<h1> Dataset Construction for Current Model Validation </h1>

<h3> In this notebook, we will download a lot of images that have a crop and determine what the false positive rate for filtration is for this dataset. We want this false positive rate to be as close to zero as possible. </h3>

In [None]:
import boto3
import glob
import json
import os
import pandas as pd
from skimage.transform import resize
from skimage.io import imread, imsave
import shutil
import tqdm

from multiprocessing import Pool

<h1> Load database dump into PANDAS </h1>

In [None]:
analysis_df_path = '/root/data/alok/crop_data/data_dumps/historical_fish_detections.csv'
analysis_df = pd.read_csv(analysis_df_path)

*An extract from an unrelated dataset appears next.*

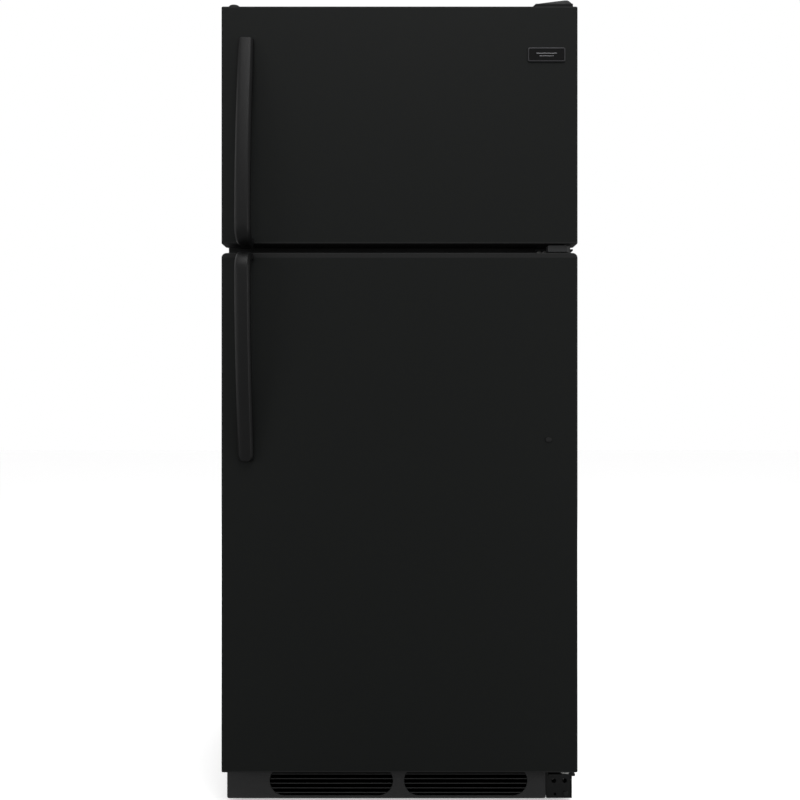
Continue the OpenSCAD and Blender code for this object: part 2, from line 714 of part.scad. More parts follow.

<h1> Modify the dataframe as necessary </h1>

In [None]:
full_image_url_prefix = 'https://s3-eu-west-1.amazonaws.com/aquabyte-images-raw'
def full_image_key_from_crop_key(crop_key):
    key_components = crop_key.replace('.jpg', '').split('/')
    full_image_f_name = '_'.join(key_components[-1].split('_')[:-4]) + '.jpg'
    full_image_key = os.path.join('/'.join(key_components[:-1]), full_image_f_name)
    return full_image_key
    

In [None]:
analysis_df['full_image_key'] = analysis_df.image_key.apply(full_image_key_from_crop_key)
mask = (analysis_df.detected_at >= '2018-12-02') & ~(analysis_df.is_bad_crop == True)

<h1> Get unique full image paths that contain fish and download locally from S3 </h1>

In [None]:
aws_credentials = json.load(open(os.environ['AWS_CREDENTIALS']))
s3_client = boto3.client(
    's3',
    aws_access_key_id=aws_credentials['aws_access_key_id'],
    aws_secret_access_key=aws_credentials['aws_secret_access_key']
)


In [None]:
full_images_dir = '/root/data/alok/filtration_classifier_data/fish_present/images'
full_image_bucket = 'aquabyte-images-raw'

def download_locally(key):
    full_image_f_name = os.path.basename(key)
    full_image_f = os.path.join(full_images_dir, full_image_f_name)
    if not os.path.exists(full_image_f):
        print('Writing image to disk: {}'.format(full_image_f))
        s3_client.download_file(full_image_bucket, key, full_image_f)

In [None]:
p = Pool(20)
N = 10
tdf = analysis_df[mask].sample(N)
keys = list(set(tdf.full_image_key.tolist()))
p.map(download_locally, keys)


In [None]:
corrupt_files = []
for f in os.listdir(full_images_dir):
    if not f.endswith('.jpg'):
        corrupt_files.append(f)
        
print('rm -rf {}'.format(' '.join(corrupt_files)))

<h1> Get unique full image paths that contain fish and download locally from S3 </h1>

In [None]:
frames_df_path = '/root/data/alok/filtration_classifier_data/data_dumps/full_frames.csv'
frames_df = pd.read_csv(frames_df_path)
full_image_keys = frames_df.s3_key.tolist()
zero_crop_image_keys = list(set(full_image_keys) - set(analysis_df.full_image_key.tolist()))



In [None]:
full_images_dir = '/root/data/alok/filtration_classifier_data/zero_crops/images'
p = Pool(20)
N = 5000
p.map(download_locally, zero_crop_image_keys[:N])